-- DATASET SECTION start --
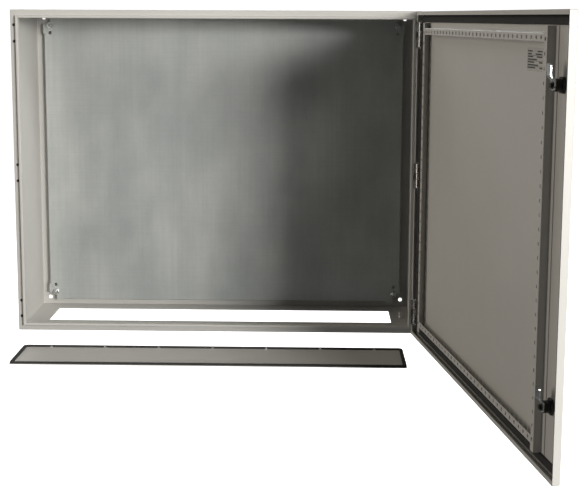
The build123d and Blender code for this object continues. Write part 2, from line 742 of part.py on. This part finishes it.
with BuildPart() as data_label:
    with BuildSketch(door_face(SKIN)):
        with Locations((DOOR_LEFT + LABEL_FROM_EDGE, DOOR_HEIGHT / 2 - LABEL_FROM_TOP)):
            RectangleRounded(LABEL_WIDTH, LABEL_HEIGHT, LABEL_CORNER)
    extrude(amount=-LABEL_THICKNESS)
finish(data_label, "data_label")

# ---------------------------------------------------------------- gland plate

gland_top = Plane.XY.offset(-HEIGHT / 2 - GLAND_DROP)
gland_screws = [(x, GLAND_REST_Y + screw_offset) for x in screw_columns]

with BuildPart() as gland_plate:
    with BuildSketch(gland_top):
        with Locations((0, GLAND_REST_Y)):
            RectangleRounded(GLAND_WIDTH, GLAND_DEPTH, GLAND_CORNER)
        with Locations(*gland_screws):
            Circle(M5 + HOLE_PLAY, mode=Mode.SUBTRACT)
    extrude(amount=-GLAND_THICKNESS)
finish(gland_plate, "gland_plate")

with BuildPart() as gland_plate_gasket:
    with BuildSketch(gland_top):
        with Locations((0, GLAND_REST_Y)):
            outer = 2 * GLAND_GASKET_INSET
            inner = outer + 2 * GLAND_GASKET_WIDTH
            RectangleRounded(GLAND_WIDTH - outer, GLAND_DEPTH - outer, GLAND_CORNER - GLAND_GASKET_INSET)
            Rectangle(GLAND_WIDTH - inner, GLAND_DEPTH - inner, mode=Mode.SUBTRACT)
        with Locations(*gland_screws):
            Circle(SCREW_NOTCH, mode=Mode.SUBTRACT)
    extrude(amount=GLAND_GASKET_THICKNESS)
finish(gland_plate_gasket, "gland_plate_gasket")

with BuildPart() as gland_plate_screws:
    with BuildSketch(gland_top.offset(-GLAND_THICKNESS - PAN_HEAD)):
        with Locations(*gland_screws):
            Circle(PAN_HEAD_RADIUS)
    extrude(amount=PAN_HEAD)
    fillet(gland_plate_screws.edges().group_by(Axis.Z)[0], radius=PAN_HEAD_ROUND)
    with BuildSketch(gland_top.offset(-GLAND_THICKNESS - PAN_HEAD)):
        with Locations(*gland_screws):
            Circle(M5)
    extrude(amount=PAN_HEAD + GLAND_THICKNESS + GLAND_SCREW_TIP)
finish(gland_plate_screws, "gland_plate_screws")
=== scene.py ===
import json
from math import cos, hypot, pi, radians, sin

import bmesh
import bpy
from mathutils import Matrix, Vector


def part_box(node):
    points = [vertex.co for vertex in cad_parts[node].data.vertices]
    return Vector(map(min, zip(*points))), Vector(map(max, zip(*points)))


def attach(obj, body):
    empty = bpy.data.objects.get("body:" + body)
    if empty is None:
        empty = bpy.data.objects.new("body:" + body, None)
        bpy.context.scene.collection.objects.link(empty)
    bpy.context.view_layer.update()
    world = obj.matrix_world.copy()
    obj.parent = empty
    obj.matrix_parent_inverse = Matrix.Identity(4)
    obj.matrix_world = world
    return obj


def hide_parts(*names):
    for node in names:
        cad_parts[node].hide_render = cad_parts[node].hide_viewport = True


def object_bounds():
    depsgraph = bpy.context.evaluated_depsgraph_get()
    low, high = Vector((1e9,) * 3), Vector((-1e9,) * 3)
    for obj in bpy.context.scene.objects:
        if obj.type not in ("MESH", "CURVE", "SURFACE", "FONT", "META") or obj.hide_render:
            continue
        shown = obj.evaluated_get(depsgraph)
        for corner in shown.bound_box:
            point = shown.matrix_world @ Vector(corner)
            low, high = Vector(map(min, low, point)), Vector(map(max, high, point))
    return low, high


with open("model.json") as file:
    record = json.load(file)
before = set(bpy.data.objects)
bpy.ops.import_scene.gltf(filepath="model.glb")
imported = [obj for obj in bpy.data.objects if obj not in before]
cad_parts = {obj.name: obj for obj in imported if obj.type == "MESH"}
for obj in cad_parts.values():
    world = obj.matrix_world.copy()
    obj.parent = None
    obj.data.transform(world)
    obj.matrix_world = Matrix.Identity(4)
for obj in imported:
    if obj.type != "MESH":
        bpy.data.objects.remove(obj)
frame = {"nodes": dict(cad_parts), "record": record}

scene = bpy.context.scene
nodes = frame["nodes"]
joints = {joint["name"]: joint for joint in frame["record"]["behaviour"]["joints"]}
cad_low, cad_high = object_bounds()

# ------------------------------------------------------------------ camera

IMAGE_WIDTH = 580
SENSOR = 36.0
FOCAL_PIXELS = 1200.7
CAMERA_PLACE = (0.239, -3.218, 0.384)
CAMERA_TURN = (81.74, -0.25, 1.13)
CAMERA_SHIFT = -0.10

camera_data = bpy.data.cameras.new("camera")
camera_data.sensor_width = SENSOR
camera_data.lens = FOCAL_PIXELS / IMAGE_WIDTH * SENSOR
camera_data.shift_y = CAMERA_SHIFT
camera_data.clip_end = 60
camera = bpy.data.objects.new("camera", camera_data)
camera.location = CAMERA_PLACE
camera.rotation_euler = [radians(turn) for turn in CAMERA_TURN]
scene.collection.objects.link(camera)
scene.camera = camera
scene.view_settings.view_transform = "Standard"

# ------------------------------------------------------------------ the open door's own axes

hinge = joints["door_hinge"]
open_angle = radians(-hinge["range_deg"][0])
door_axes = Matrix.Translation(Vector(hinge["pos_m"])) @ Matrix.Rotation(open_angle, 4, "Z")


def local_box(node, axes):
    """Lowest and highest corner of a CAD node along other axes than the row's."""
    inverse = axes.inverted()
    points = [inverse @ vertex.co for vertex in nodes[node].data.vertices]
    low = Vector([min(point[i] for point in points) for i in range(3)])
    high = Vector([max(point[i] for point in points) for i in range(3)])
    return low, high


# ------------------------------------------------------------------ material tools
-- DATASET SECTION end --
## WHAT THIS TASK INVOLVES
Each line of the material must be restated exactly.

## TASK OUTPUT
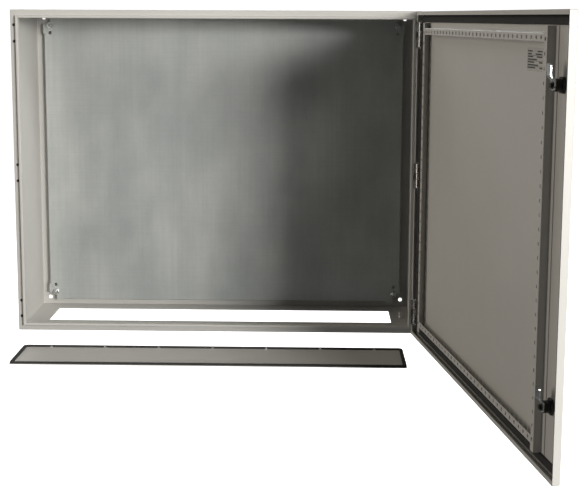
The build123d and Blender code for this object continues. Write part 2, from line 742 of part.py on. This part finishes it.
with BuildPart() as data_label:
    with BuildSketch(door_face(SKIN)):
        with Locations((DOOR_LEFT + LABEL_FROM_EDGE, DOOR_HEIGHT / 2 - LABEL_FROM_TOP)):
            RectangleRounded(LABEL_WIDTH, LABEL_HEIGHT, LABEL_CORNER)
    extrude(amount=-LABEL_THICKNESS)
finish(data_label, "data_label")

# ---------------------------------------------------------------- gland plate

gland_top = Plane.XY.offset(-HEIGHT / 2 - GLAND_DROP)
gland_screws = [(x, GLAND_REST_Y + screw_offset) for x in screw_columns]

with BuildPart() as gland_plate:
    with BuildSketch(gland_top):
        with Locations((0, GLAND_REST_Y)):
            RectangleRounded(GLAND_WIDTH, GLAND_DEPTH, GLAND_CORNER)
        with Locations(*gland_screws):
            Circle(M5 + HOLE_PLAY, mode=Mode.SUBTRACT)
    extrude(amount=-GLAND_THICKNESS)
finish(gland_plate, "gland_plate")

with BuildPart() as gland_plate_gasket:
    with BuildSketch(gland_top):
        with Locations((0, GLAND_REST_Y)):
            outer = 2 * GLAND_GASKET_INSET
            inner = outer + 2 * GLAND_GASKET_WIDTH
            RectangleRounded(GLAND_WIDTH - outer, GLAND_DEPTH - outer, GLAND_CORNER - GLAND_GASKET_INSET)
            Rectangle(GLAND_WIDTH - inner, GLAND_DEPTH - inner, mode=Mode.SUBTRACT)
        with Locations(*gland_screws):
            Circle(SCREW_NOTCH, mode=Mode.SUBTRACT)
    extrude(amount=GLAND_GASKET_THICKNESS)
finish(gland_plate_gasket, "gland_plate_gasket")

with BuildPart() as gland_plate_screws:
    with BuildSketch(gland_top.offset(-GLAND_THICKNESS - PAN_HEAD)):
        with Locations(*gland_screws):
            Circle(PAN_HEAD_RADIUS)
    extrude(amount=PAN_HEAD)
    fillet(gland_plate_screws.edges().group_by(Axis.Z)[0], radius=PAN_HEAD_ROUND)
    with BuildSketch(gland_top.offset(-GLAND_THICKNESS - PAN_HEAD)):
        with Locations(*gland_screws):
            Circle(M5)
    extrude(amount=PAN_HEAD + GLAND_THICKNESS + GLAND_SCREW_TIP)
finish(gland_plate_screws, "gland_plate_screws")
=== scene.py ===
import json
from math import cos, hypot, pi, radians, sin

import bmesh
import bpy
from mathutils import Matrix, Vector


def part_box(node):
    points = [vertex.co for vertex in cad_parts[node].data.vertices]
    return Vector(map(min, zip(*points))), Vector(map(max, zip(*points)))


def attach(obj, body):
    empty = bpy.data.objects.get("body:" + body)
    if empty is None:
        empty = bpy.data.objects.new("body:" + body, None)
        bpy.context.scene.collection.objects.link(empty)
    bpy.context.view_layer.update()
    world = obj.matrix_world.copy()
    obj.parent = empty
    obj.matrix_parent_inverse = Matrix.Identity(4)
    obj.matrix_world = world
    return obj


def hide_parts(*names):
    for node in names:
        cad_parts[node].hide_render = cad_parts[node].hide_viewport = True


def object_bounds():
    depsgraph = bpy.context.evaluated_depsgraph_get()
    low, high = Vector((1e9,) * 3), Vector((-1e9,) * 3)
    for obj in bpy.context.scene.objects:
        if obj.type not in ("MESH", "CURVE", "SURFACE", "FONT", "META") or obj.hide_render:
            continue
        shown = obj.evaluated_get(depsgraph)
        for corner in shown.bound_box:
            point = shown.matrix_world @ Vector(corner)
            low, high = Vector(map(min, low, point)), Vector(map(max, high, point))
    return low, high


with open("model.json") as file:
    record = json.load(file)
before = set(bpy.data.objects)
bpy.ops.import_scene.gltf(filepath="model.glb")
imported = [obj for obj in bpy.data.objects if obj not in before]
cad_parts = {obj.name: obj for obj in imported if obj.type == "MESH"}
for obj in cad_parts.values():
    world = obj.matrix_world.copy()
    obj.parent = None
    obj.data.transform(world)
    obj.matrix_world = Matrix.Identity(4)
for obj in imported:
    if obj.type != "MESH":
        bpy.data.objects.remove(obj)
frame = {"nodes": dict(cad_parts), "record": record}

scene = bpy.context.scene
nodes = frame["nodes"]
joints = {joint["name"]: joint for joint in frame["record"]["behaviour"]["joints"]}
cad_low, cad_high = object_bounds()

# ------------------------------------------------------------------ camera

IMAGE_WIDTH = 580
SENSOR = 36.0
FOCAL_PIXELS = 1200.7
CAMERA_PLACE = (0.239, -3.218, 0.384)
CAMERA_TURN = (81.74, -0.25, 1.13)
CAMERA_SHIFT = -0.10

camera_data = bpy.data.cameras.new("camera")
camera_data.sensor_width = SENSOR
camera_data.lens = FOCAL_PIXELS / IMAGE_WIDTH * SENSOR
camera_data.shift_y = CAMERA_SHIFT
camera_data.clip_end = 60
camera = bpy.data.objects.new("camera", camera_data)
camera.location = CAMERA_PLACE
camera.rotation_euler = [radians(turn) for turn in CAMERA_TURN]
scene.collection.objects.link(camera)
scene.camera = camera
scene.view_settings.view_transform = "Standard"

# ------------------------------------------------------------------ the open door's own axes

hinge = joints["door_hinge"]
open_angle = radians(-hinge["range_deg"][0])
door_axes = Matrix.Translation(Vector(hinge["pos_m"])) @ Matrix.Rotation(open_angle, 4, "Z")


def local_box(node, axes):
    """Lowest and highest corner of a CAD node along other axes than the row's."""
    inverse = axes.inverted()
    points = [inverse @ vertex.co for vertex in nodes[node].data.vertices]
    low = Vector([min(point[i] for point in points) for i in range(3)])
    high = Vector([max(point[i] for point in points) for i in range(3)])
    return low, high


# ------------------------------------------------------------------ material tools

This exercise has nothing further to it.